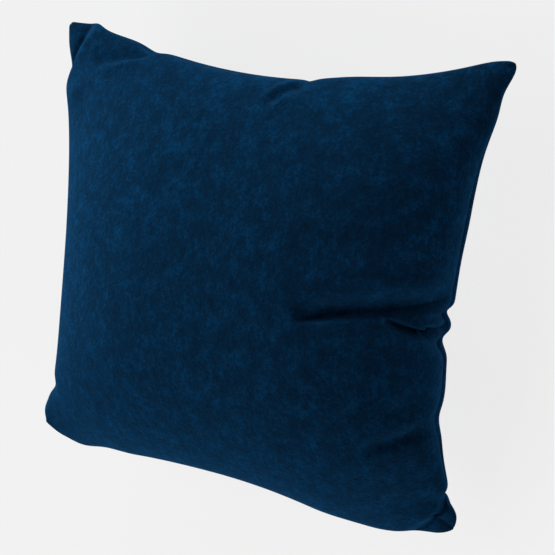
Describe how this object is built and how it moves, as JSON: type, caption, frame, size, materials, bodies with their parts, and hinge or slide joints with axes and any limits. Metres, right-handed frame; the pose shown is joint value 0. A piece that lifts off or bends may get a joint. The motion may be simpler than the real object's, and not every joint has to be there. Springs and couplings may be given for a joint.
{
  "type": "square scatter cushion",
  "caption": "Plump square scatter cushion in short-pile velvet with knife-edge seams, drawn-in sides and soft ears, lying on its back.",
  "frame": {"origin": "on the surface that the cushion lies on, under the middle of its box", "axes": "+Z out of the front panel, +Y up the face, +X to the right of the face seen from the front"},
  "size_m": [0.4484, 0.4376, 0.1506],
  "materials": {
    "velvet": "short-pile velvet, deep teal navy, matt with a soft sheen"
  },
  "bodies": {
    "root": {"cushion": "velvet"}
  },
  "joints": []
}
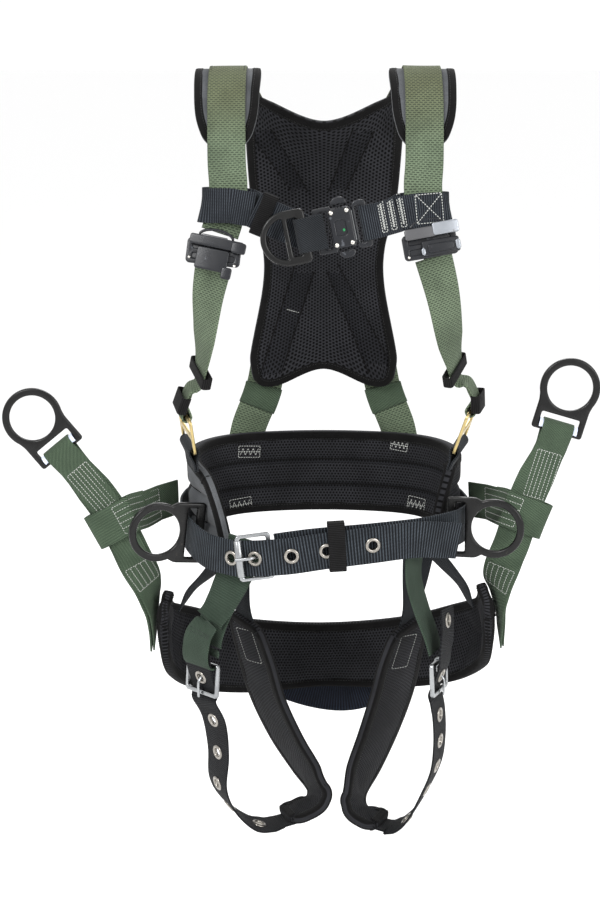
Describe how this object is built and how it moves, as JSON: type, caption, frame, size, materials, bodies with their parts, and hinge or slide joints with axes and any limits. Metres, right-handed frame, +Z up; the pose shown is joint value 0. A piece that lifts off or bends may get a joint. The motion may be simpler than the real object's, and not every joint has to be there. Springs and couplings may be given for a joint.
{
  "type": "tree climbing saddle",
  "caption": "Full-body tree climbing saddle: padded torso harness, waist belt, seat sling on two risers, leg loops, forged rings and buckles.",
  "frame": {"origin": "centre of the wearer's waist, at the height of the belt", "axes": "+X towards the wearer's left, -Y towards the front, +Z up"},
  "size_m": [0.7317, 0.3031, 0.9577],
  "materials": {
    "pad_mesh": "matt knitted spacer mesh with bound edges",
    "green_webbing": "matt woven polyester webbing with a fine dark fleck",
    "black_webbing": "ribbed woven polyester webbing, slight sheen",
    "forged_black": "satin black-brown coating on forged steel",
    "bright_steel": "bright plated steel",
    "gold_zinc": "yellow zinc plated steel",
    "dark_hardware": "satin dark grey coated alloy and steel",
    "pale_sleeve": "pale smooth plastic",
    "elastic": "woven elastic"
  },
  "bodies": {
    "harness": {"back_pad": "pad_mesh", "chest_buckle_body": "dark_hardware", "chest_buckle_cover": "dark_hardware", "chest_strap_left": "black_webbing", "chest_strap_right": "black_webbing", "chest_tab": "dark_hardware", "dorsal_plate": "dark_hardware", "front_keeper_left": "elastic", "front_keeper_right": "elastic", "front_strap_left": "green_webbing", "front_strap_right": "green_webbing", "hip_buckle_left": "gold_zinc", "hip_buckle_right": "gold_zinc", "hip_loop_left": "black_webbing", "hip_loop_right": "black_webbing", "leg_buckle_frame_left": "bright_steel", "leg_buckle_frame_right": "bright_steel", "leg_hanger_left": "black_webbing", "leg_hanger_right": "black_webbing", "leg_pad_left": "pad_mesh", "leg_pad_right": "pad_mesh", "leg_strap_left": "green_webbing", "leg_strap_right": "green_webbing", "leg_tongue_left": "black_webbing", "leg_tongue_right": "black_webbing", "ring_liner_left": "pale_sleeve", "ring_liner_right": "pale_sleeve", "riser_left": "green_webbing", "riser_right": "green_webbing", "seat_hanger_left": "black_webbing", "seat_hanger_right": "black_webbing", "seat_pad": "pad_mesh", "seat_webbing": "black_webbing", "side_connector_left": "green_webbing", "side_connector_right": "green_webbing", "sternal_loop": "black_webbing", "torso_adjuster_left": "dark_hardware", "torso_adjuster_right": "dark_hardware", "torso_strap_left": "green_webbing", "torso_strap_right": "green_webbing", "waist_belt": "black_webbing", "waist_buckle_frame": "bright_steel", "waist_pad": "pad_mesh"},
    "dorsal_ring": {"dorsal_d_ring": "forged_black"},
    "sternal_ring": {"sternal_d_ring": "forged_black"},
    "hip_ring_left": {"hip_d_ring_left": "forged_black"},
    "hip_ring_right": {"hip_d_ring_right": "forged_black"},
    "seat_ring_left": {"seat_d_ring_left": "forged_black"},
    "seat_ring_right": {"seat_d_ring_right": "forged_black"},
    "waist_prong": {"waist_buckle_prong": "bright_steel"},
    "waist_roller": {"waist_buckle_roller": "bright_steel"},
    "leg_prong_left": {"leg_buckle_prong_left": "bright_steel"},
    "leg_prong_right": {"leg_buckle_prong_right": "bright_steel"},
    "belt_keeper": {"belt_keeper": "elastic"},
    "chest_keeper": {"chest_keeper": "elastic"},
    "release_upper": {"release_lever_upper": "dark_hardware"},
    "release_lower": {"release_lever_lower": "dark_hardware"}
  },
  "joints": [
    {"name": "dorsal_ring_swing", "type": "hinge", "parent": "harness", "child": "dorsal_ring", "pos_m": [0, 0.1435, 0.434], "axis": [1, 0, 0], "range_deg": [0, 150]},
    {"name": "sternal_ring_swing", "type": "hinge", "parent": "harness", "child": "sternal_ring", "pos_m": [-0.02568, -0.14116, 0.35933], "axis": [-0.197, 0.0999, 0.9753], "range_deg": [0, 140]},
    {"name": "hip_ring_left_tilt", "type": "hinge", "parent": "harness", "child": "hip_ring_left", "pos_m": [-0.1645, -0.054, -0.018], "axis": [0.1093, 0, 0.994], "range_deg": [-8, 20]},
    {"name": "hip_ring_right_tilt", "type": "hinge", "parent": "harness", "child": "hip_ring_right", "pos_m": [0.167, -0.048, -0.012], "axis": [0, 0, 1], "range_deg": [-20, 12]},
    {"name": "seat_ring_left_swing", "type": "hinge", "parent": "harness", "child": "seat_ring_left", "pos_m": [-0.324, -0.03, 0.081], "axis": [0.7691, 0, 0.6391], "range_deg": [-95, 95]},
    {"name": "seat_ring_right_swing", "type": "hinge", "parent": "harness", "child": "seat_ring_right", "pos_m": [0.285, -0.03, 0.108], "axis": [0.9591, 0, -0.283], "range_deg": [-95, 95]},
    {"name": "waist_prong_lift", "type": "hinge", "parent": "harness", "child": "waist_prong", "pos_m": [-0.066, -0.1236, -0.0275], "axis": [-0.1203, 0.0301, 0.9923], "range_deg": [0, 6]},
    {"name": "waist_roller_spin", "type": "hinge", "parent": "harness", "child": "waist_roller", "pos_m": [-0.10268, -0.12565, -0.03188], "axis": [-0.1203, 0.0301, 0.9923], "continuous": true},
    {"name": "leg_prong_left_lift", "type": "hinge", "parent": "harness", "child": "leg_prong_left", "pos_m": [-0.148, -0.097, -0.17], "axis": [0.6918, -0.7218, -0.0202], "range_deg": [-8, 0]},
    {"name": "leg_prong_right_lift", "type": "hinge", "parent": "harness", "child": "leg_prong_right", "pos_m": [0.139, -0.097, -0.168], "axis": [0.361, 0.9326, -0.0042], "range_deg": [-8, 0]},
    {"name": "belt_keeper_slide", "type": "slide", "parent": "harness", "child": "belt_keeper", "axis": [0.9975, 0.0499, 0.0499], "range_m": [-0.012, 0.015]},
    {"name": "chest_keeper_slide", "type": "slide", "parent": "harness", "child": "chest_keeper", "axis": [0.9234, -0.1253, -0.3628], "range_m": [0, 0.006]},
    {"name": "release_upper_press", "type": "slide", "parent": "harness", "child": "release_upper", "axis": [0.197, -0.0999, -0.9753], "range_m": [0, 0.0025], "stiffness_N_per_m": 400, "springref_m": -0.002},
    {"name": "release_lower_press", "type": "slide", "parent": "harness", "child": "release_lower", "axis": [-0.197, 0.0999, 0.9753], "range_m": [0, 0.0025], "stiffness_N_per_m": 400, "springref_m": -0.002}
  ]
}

| Exercise aim |
Copy every line exactly. Leave nothing out.

| Exercise response |
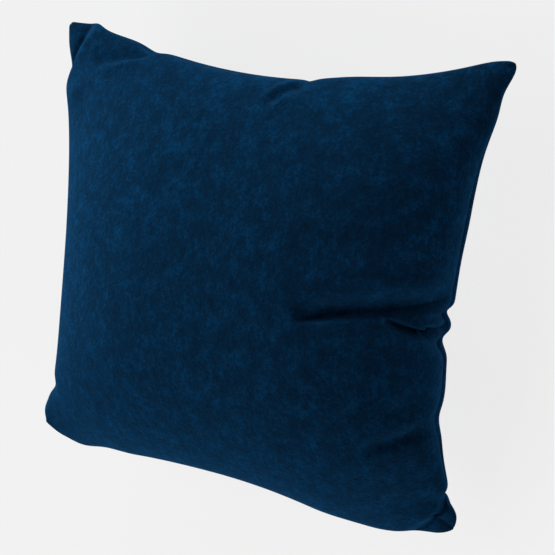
Describe how this object is built and how it moves, as JSON: type, caption, frame, size, materials, bodies with their parts, and hinge or slide joints with axes and any limits. Metres, right-handed frame; the pose shown is joint value 0. A piece that lifts off or bends may get a joint. The motion may be simpler than the real object's, and not every joint has to be there. Springs and couplings may be given for a joint.
{
  "type": "square scatter cushion",
  "caption": "Plump square scatter cushion in short-pile velvet with knife-edge seams, drawn-in sides and soft ears, lying on its back.",
  "frame": {"origin": "on the surface that the cushion lies on, under the middle of its box", "axes": "+Z out of the front panel, +Y up the face, +X to the right of the face seen from the front"},
  "size_m": [0.4484, 0.4376, 0.1506],
  "materials": {
    "velvet": "short-pile velvet, deep teal navy, matt with a soft sheen"
  },
  "bodies": {
    "root": {"cushion": "velvet"}
  },
  "joints": []
}
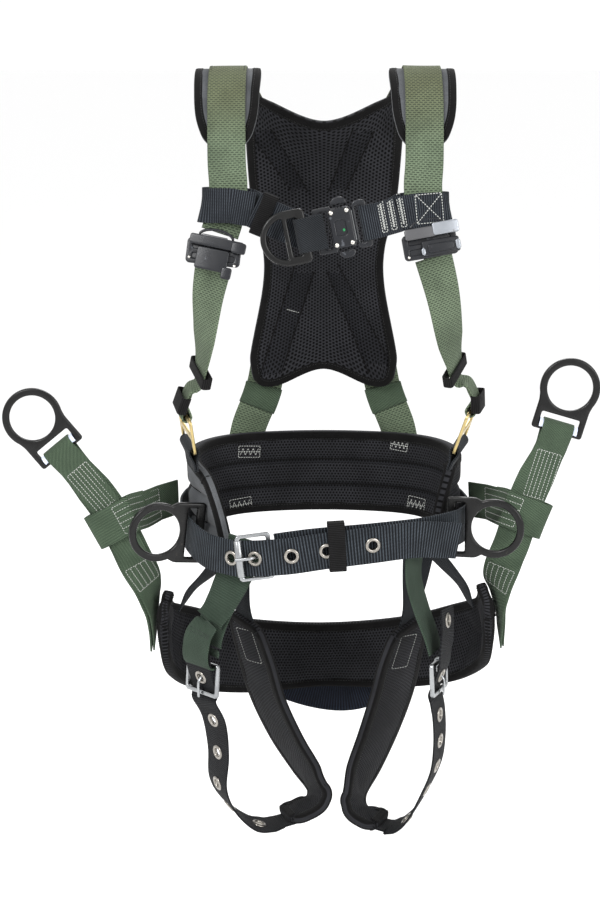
Describe how this object is built and how it moves, as JSON: type, caption, frame, size, materials, bodies with their parts, and hinge or slide joints with axes and any limits. Metres, right-handed frame, +Z up; the pose shown is joint value 0. A piece that lifts off or bends may get a joint. The motion may be simpler than the real object's, and not every joint has to be there. Springs and couplings may be given for a joint.
{
  "type": "tree climbing saddle",
  "caption": "Full-body tree climbing saddle: padded torso harness, waist belt, seat sling on two risers, leg loops, forged rings and buckles.",
  "frame": {"origin": "centre of the wearer's waist, at the height of the belt", "axes": "+X towards the wearer's left, -Y towards the front, +Z up"},
  "size_m": [0.7317, 0.3031, 0.9577],
  "materials": {
    "pad_mesh": "matt knitted spacer mesh with bound edges",
    "green_webbing": "matt woven polyester webbing with a fine dark fleck",
    "black_webbing": "ribbed woven polyester webbing, slight sheen",
    "forged_black": "satin black-brown coating on forged steel",
    "bright_steel": "bright plated steel",
    "gold_zinc": "yellow zinc plated steel",
    "dark_hardware": "satin dark grey coated alloy and steel",
    "pale_sleeve": "pale smooth plastic",
    "elastic": "woven elastic"
  },
  "bodies": {
    "harness": {"back_pad": "pad_mesh", "chest_buckle_body": "dark_hardware", "chest_buckle_cover": "dark_hardware", "chest_strap_left": "black_webbing", "chest_strap_right": "black_webbing", "chest_tab": "dark_hardware", "dorsal_plate": "dark_hardware", "front_keeper_left": "elastic", "front_keeper_right": "elastic", "front_strap_left": "green_webbing", "front_strap_right": "green_webbing", "hip_buckle_left": "gold_zinc", "hip_buckle_right": "gold_zinc", "hip_loop_left": "black_webbing", "hip_loop_right": "black_webbing", "leg_buckle_frame_left": "bright_steel", "leg_buckle_frame_right": "bright_steel", "leg_hanger_left": "black_webbing", "leg_hanger_right": "black_webbing", "leg_pad_left": "pad_mesh", "leg_pad_right": "pad_mesh", "leg_strap_left": "green_webbing", "leg_strap_right": "green_webbing", "leg_tongue_left": "black_webbing", "leg_tongue_right": "black_webbing", "ring_liner_left": "pale_sleeve", "ring_liner_right": "pale_sleeve", "riser_left": "green_webbing", "riser_right": "green_webbing", "seat_hanger_left": "black_webbing", "seat_hanger_right": "black_webbing", "seat_pad": "pad_mesh", "seat_webbing": "black_webbing", "side_connector_left": "green_webbing", "side_connector_right": "green_webbing", "sternal_loop": "black_webbing", "torso_adjuster_left": "dark_hardware", "torso_adjuster_right": "dark_hardware", "torso_strap_left": "green_webbing", "torso_strap_right": "green_webbing", "waist_belt": "black_webbing", "waist_buckle_frame": "bright_steel", "waist_pad": "pad_mesh"},
    "dorsal_ring": {"dorsal_d_ring": "forged_black"},
    "sternal_ring": {"sternal_d_ring": "forged_black"},
    "hip_ring_left": {"hip_d_ring_left": "forged_black"},
    "hip_ring_right": {"hip_d_ring_right": "forged_black"},
    "seat_ring_left": {"seat_d_ring_left": "forged_black"},
    "seat_ring_right": {"seat_d_ring_right": "forged_black"},
    "waist_prong": {"waist_buckle_prong": "bright_steel"},
    "waist_roller": {"waist_buckle_roller": "bright_steel"},
    "leg_prong_left": {"leg_buckle_prong_left": "bright_steel"},
    "leg_prong_right": {"leg_buckle_prong_right": "bright_steel"},
    "belt_keeper": {"belt_keeper": "elastic"},
    "chest_keeper": {"chest_keeper": "elastic"},
    "release_upper": {"release_lever_upper": "dark_hardware"},
    "release_lower": {"release_lever_lower": "dark_hardware"}
  },
  "joints": [
    {"name": "dorsal_ring_swing", "type": "hinge", "parent": "harness", "child": "dorsal_ring", "pos_m": [0, 0.1435, 0.434], "axis": [1, 0, 0], "range_deg": [0, 150]},
    {"name": "sternal_ring_swing", "type": "hinge", "parent": "harness", "child": "sternal_ring", "pos_m": [-0.02568, -0.14116, 0.35933], "axis": [-0.197, 0.0999, 0.9753], "range_deg": [0, 140]},
    {"name": "hip_ring_left_tilt", "type": "hinge", "parent": "harness", "child": "hip_ring_left", "pos_m": [-0.1645, -0.054, -0.018], "axis": [0.1093, 0, 0.994], "range_deg": [-8, 20]},
    {"name": "hip_ring_right_tilt", "type": "hinge", "parent": "harness", "child": "hip_ring_right", "pos_m": [0.167, -0.048, -0.012], "axis": [0, 0, 1], "range_deg": [-20, 12]},
    {"name": "seat_ring_left_swing", "type": "hinge", "parent": "harness", "child": "seat_ring_left", "pos_m": [-0.324, -0.03, 0.081], "axis": [0.7691, 0, 0.6391], "range_deg": [-95, 95]},
    {"name": "seat_ring_right_swing", "type": "hinge", "parent": "harness", "child": "seat_ring_right", "pos_m": [0.285, -0.03, 0.108], "axis": [0.9591, 0, -0.283], "range_deg": [-95, 95]},
    {"name": "waist_prong_lift", "type": "hinge", "parent": "harness", "child": "waist_prong", "pos_m": [-0.066, -0.1236, -0.0275], "axis": [-0.1203, 0.0301, 0.9923], "range_deg": [0, 6]},
    {"name": "waist_roller_spin", "type": "hinge", "parent": "harness", "child": "waist_roller", "pos_m": [-0.10268, -0.12565, -0.03188], "axis": [-0.1203, 0.0301, 0.9923], "continuous": true},
    {"name": "leg_prong_left_lift", "type": "hinge", "parent": "harness", "child": "leg_prong_left", "pos_m": [-0.148, -0.097, -0.17], "axis": [0.6918, -0.7218, -0.0202], "range_deg": [-8, 0]},
    {"name": "leg_prong_right_lift", "type": "hinge", "parent": "harness", "child": "leg_prong_right", "pos_m": [0.139, -0.097, -0.168], "axis": [0.361, 0.9326, -0.0042], "range_deg": [-8, 0]},
    {"name": "belt_keeper_slide", "type": "slide", "parent": "harness", "child": "belt_keeper", "axis": [0.9975, 0.0499, 0.0499], "range_m": [-0.012, 0.015]},
    {"name": "chest_keeper_slide", "type": "slide", "parent": "harness", "child": "chest_keeper", "axis": [0.9234, -0.1253, -0.3628], "range_m": [0, 0.006]},
    {"name": "release_upper_press", "type": "slide", "parent": "harness", "child": "release_upper", "axis": [0.197, -0.0999, -0.9753], "range_m": [0, 0.0025], "stiffness_N_per_m": 400, "springref_m": -0.002},
    {"name": "release_lower_press", "type": "slide", "parent": "harness", "child": "release_lower", "axis": [-0.197, 0.0999, 0.9753], "range_m": [0, 0.0025], "stiffness_N_per_m": 400, "springref_m": -0.002}
  ]
}